▸ Aim of the task: Repeat each line exactly, leaving nothing out.
>> Begin
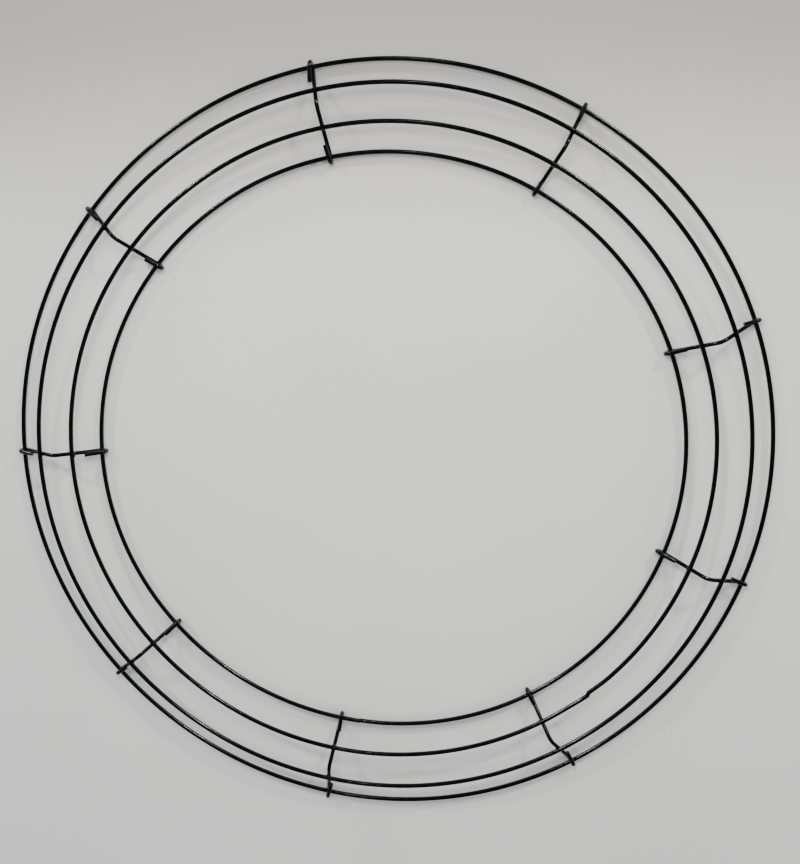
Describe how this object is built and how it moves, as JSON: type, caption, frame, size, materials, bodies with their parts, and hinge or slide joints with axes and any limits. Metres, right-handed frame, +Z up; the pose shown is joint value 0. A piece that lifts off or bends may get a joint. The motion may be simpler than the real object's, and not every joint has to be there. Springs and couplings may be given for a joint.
{
  "type": "wire wreath frame",
  "caption": "Round wire wreath frame: concentric painted wire rings held in a low ridge by hooked, welded crossbars, for binding greenery into a wreath.",
  "frame": {"origin": "on the rings' common axis, level with the undersides of the crossbars' hooks, which the frame rests on", "axes": "+Z up out of the ridge side, along the rings' axis; +Y towards crossbar_1; +X completes the right-handed set"},
  "size_m": [0.4572, 0.46, 0.0167],
  "materials": {
    "ring_wire": "semi-gloss dark green enamel on drawn steel wire",
    "crossbar_wire": "semi-gloss dark green enamel, thinner and scuffed at the bends",
    "weld": "dark green enamel pooled over a small weld"
  },
  "bodies": {
    "root": {"outer_ring": "ring_wire", "outer_middle_ring": "ring_wire", "inner_middle_ring": "ring_wire", "inner_ring": "ring_wire", "crossbar_1": "crossbar_wire", "crossbar_2": "crossbar_wire", "crossbar_3": "crossbar_wire", "crossbar_4": "crossbar_wire", "crossbar_5": "crossbar_wire", "crossbar_6": "crossbar_wire", "crossbar_7": "crossbar_wire", "crossbar_8": "crossbar_wire", "crossbar_9": "crossbar_wire", "outer_weld_1": "weld", "outer_weld_2": "weld", "outer_weld_3": "weld", "outer_weld_4": "weld", "outer_weld_5": "weld", "outer_weld_6": "weld", "outer_weld_7": "weld", "outer_weld_8": "weld", "outer_weld_9": "weld", "inner_weld_1": "weld", "inner_weld_2": "weld", "inner_weld_3": "weld", "inner_weld_4": "weld", "inner_weld_5": "weld", "inner_weld_6": "weld", "inner_weld_7": "weld", "inner_weld_8": "weld", "inner_weld_9": "weld"}
  },
  "joints": []
}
>> End
▸ Exercise answer:
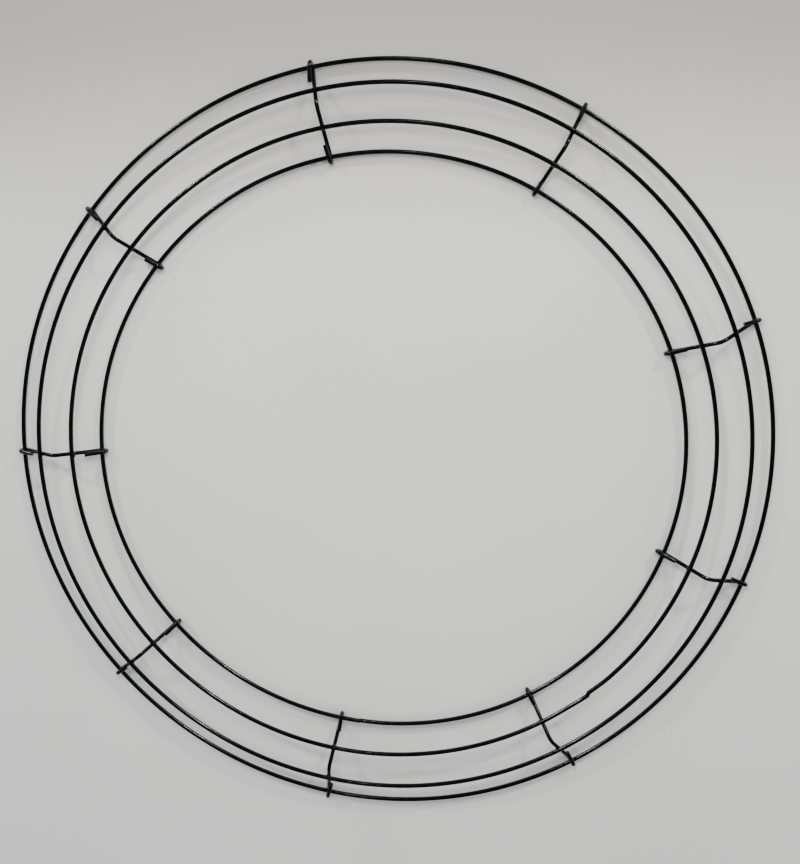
Describe how this object is built and how it moves, as JSON: type, caption, frame, size, materials, bodies with their parts, and hinge or slide joints with axes and any limits. Metres, right-handed frame, +Z up; the pose shown is joint value 0. A piece that lifts off or bends may get a joint. The motion may be simpler than the real object's, and not every joint has to be there. Springs and couplings may be given for a joint.
{
  "type": "wire wreath frame",
  "caption": "Round wire wreath frame: concentric painted wire rings held in a low ridge by hooked, welded crossbars, for binding greenery into a wreath.",
  "frame": {"origin": "on the rings' common axis, level with the undersides of the crossbars' hooks, which the frame rests on", "axes": "+Z up out of the ridge side, along the rings' axis; +Y towards crossbar_1; +X completes the right-handed set"},
  "size_m": [0.4572, 0.46, 0.0167],
  "materials": {
    "ring_wire": "semi-gloss dark green enamel on drawn steel wire",
    "crossbar_wire": "semi-gloss dark green enamel, thinner and scuffed at the bends",
    "weld": "dark green enamel pooled over a small weld"
  },
  "bodies": {
    "root": {"outer_ring": "ring_wire", "outer_middle_ring": "ring_wire", "inner_middle_ring": "ring_wire", "inner_ring": "ring_wire", "crossbar_1": "crossbar_wire", "crossbar_2": "crossbar_wire", "crossbar_3": "crossbar_wire", "crossbar_4": "crossbar_wire", "crossbar_5": "crossbar_wire", "crossbar_6": "crossbar_wire", "crossbar_7": "crossbar_wire", "crossbar_8": "crossbar_wire", "crossbar_9": "crossbar_wire", "outer_weld_1": "weld", "outer_weld_2": "weld", "outer_weld_3": "weld", "outer_weld_4": "weld", "outer_weld_5": "weld", "outer_weld_6": "weld", "outer_weld_7": "weld", "outer_weld_8": "weld", "outer_weld_9": "weld", "inner_weld_1": "weld", "inner_weld_2": "weld", "inner_weld_3": "weld", "inner_weld_4": "weld", "inner_weld_5": "weld", "inner_weld_6": "weld", "inner_weld_7": "weld", "inner_weld_8": "weld", "inner_weld_9": "weld"}
  },
  "joints": []
}